Mom drugs son's feeding bag so he would ‘go to sleep forever,' Minnesota cops say
Julie Myhre-Schnell, 65, has now pleaded guilty to attempted premeditated murder of her adult son in December 2023, court documents say. If a Minnesota judge accepts her July 23 guilty plea, she faces up to 20 years in prison.
Myhre-Schnell's attorney did not immediately respond to McClatchy News' request for comment on July 31.
At the beginning of December 2023, the woman picked up her Lorazepam prescription, which had 31 pills, deputies said. On Dec. 3, she crushed up the remaining anxiety pills, mixed them with water and smuggled the container into her son's group home in Vadnais Heights, according to a probable cause statement.

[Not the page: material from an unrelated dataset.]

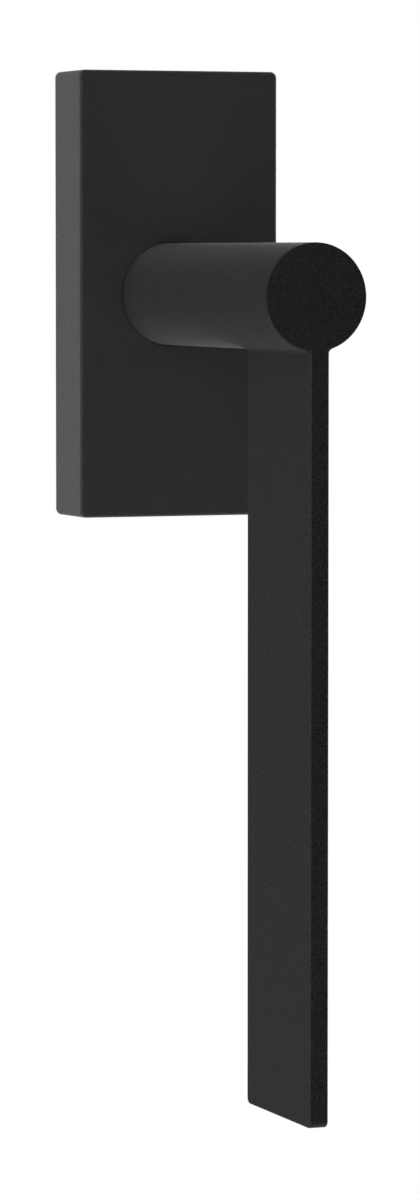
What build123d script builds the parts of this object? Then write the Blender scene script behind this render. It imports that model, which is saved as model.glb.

Before she left for the night, she dumped the mixture into her son's feeding bag, according to deputies.
The next day, her son was taken to the hospital and suffered acute hypoxemic respiratory failure, according to the complaint. He survived but told deputies 'it's a lot to process.'
'The whole time, I knew I was gonna try to do this,' Myhre-Schnell told deputies. '... All night, I was like, am I really doing this?'
Speaking with deputies in July 2024, Myhre-Schnell said she 'completely regretted he survived,' according to the probable cause statement.
She confessed her actions to multiple family members, deputies said, but on Aug. 6, she told her son what she tried to do, the probable cause statement said.
Myhre-Schnell, in a text message to her son, said she put the medication in his feeding back so he would 'go to sleep forever,' the probable cause statement said.
'I made it, I'm still here,' the son told deputies.
Myhre-Schnell is the ex-wife of Minnesota Department of Corrections Commissioner Paul Schnell, KARE reported.
Vadnais Heights is about a 15-mile drive northeast from Minneapolis.